DIRECTIONS FOR THIS TASK: What is needed is the run of lines from the one containing "Model this object" through the one containing "an axial fan.", echoed exactly, with both ends kept and nothing added.

WORKING DATA:
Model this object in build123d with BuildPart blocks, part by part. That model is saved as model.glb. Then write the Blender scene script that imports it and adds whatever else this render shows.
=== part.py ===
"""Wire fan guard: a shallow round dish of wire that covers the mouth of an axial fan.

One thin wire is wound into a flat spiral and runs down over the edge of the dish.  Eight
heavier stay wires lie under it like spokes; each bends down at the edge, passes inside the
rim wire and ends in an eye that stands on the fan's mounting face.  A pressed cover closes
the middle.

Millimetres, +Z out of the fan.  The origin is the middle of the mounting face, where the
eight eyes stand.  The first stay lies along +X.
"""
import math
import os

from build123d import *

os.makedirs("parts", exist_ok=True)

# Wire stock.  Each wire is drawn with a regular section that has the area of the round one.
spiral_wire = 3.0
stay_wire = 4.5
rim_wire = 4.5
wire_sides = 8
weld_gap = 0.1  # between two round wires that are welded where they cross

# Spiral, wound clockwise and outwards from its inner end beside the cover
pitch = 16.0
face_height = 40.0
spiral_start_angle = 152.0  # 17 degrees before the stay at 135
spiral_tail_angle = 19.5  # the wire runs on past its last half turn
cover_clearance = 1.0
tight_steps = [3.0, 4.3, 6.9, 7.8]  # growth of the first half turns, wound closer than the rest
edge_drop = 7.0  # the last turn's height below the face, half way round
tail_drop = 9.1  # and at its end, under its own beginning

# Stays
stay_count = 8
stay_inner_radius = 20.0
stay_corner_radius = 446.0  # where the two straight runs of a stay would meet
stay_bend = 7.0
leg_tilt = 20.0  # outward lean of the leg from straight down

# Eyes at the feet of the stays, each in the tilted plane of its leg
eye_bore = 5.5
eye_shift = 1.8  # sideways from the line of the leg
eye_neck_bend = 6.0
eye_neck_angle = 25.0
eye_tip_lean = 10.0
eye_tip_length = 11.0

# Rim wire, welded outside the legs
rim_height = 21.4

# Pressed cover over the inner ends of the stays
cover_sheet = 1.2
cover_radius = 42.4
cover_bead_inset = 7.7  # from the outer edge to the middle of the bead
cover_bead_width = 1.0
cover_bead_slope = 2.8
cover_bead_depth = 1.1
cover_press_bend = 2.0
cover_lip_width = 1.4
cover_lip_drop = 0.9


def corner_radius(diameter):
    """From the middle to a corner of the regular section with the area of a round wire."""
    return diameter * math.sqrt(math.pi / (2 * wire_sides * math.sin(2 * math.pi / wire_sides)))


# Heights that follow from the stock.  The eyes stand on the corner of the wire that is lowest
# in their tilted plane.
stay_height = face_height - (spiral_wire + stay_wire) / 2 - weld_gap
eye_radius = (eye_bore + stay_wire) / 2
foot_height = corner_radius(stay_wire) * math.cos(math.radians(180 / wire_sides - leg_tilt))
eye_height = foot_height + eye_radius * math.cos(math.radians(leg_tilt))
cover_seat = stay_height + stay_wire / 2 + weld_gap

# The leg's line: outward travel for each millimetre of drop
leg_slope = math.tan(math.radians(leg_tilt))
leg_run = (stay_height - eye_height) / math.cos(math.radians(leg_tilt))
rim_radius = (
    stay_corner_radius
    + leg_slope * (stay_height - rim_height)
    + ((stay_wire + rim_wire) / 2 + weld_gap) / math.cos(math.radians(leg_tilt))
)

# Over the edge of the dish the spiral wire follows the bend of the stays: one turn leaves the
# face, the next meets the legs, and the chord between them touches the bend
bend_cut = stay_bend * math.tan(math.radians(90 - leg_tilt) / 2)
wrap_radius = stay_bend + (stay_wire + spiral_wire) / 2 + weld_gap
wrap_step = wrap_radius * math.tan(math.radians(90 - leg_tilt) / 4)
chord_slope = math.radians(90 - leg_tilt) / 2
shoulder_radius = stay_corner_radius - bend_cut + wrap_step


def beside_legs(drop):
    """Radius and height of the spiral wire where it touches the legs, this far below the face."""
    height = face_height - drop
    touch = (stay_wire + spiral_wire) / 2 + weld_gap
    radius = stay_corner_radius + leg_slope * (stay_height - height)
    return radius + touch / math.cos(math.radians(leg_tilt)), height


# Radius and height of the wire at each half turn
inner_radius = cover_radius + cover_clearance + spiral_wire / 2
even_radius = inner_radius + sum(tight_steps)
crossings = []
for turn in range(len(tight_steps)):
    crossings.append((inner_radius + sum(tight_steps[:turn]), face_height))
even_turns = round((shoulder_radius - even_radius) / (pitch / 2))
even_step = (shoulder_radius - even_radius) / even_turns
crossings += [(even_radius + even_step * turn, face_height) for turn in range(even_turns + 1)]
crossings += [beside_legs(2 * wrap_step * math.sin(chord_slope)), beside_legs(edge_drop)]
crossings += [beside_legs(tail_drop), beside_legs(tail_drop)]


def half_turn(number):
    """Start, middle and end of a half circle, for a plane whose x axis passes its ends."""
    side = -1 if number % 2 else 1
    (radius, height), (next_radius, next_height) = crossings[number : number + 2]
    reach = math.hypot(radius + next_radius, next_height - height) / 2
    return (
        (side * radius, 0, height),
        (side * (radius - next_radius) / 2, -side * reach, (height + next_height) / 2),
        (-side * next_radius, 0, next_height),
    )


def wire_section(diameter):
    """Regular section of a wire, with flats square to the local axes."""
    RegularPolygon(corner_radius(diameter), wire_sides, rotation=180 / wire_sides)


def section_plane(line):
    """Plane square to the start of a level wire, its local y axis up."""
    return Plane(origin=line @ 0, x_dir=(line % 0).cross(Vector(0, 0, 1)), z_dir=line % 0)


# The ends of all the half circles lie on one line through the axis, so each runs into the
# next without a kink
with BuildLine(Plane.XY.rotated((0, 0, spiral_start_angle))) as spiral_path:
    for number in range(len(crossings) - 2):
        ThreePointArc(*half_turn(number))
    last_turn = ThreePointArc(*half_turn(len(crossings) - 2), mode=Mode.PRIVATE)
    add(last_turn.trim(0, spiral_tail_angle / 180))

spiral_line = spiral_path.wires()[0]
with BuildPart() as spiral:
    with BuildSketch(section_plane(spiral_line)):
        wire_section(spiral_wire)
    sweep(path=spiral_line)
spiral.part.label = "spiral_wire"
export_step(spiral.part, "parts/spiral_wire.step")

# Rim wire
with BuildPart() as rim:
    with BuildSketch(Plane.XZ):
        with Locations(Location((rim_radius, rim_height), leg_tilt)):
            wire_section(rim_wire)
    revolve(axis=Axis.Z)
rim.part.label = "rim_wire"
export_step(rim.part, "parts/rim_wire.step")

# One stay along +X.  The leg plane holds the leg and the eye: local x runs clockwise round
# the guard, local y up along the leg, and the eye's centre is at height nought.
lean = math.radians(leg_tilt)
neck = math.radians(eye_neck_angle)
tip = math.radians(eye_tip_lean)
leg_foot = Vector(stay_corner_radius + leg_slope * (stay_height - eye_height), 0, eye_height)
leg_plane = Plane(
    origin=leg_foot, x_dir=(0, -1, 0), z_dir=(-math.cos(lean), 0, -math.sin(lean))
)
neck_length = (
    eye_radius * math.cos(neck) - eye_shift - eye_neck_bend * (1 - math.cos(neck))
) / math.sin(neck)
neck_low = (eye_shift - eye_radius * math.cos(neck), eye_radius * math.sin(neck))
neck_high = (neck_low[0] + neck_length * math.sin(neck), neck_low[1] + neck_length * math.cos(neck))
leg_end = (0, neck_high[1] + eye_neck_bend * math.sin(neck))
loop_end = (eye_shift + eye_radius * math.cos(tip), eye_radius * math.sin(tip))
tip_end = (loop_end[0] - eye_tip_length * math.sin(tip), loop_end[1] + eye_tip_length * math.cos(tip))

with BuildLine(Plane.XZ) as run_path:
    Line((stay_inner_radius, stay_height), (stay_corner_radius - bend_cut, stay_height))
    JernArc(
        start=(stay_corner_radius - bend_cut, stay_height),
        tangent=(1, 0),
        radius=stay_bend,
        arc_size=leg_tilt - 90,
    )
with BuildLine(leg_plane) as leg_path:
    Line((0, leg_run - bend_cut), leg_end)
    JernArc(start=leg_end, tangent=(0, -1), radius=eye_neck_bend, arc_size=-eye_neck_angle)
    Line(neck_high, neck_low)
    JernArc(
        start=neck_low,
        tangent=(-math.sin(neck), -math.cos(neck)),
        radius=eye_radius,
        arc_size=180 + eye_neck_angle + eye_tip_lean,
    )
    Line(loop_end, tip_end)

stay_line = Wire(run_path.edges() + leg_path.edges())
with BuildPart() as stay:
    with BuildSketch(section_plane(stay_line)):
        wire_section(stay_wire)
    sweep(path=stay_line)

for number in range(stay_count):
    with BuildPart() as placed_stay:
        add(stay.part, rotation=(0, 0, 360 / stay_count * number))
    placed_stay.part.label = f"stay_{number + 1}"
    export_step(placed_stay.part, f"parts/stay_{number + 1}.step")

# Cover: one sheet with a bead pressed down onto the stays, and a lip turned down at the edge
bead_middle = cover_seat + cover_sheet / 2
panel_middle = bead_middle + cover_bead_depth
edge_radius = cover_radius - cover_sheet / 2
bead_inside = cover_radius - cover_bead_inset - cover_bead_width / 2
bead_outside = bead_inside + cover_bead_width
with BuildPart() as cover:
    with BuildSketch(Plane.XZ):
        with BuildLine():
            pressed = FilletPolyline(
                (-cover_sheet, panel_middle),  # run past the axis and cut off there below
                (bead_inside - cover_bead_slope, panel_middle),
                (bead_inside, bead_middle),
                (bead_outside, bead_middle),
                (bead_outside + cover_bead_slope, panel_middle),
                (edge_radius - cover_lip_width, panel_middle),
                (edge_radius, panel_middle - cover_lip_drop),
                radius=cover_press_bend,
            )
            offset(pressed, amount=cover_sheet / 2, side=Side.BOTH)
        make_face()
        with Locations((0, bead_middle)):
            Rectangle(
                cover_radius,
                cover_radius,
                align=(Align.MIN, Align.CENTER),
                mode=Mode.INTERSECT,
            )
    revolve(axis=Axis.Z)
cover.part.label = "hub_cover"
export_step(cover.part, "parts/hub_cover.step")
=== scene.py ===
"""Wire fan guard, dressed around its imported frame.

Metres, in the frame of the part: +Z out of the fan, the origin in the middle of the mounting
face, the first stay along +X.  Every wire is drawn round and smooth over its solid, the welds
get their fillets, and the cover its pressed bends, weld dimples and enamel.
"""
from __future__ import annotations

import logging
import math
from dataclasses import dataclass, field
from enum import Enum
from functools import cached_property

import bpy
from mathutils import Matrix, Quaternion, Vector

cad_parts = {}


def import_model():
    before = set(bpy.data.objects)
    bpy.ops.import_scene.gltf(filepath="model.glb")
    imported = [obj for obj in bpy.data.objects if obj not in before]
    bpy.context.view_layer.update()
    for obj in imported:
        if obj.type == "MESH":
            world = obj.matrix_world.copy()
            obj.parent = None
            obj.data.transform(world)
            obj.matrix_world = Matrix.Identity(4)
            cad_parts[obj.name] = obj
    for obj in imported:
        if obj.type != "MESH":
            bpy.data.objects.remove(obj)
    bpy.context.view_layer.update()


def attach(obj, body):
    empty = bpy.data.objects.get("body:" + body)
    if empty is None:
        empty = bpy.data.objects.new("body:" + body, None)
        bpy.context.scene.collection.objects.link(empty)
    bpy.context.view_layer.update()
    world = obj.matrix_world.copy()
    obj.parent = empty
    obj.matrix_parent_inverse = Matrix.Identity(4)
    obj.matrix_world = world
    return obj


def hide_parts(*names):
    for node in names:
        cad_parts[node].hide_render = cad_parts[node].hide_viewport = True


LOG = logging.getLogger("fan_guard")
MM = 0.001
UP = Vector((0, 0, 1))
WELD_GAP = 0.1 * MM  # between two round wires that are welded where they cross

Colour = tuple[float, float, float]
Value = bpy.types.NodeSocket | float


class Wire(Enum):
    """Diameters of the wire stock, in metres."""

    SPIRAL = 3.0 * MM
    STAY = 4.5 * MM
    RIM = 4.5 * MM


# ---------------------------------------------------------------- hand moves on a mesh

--

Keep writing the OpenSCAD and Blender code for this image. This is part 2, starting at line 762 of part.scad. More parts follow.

TASK ANSWER:
Model this object in build123d with BuildPart blocks, part by part. That model is saved as model.glb. Then write the Blender scene script that imports it and adds whatever else this render shows.
=== part.py ===
"""Wire fan guard: a shallow round dish of wire that covers the mouth of an axial fan.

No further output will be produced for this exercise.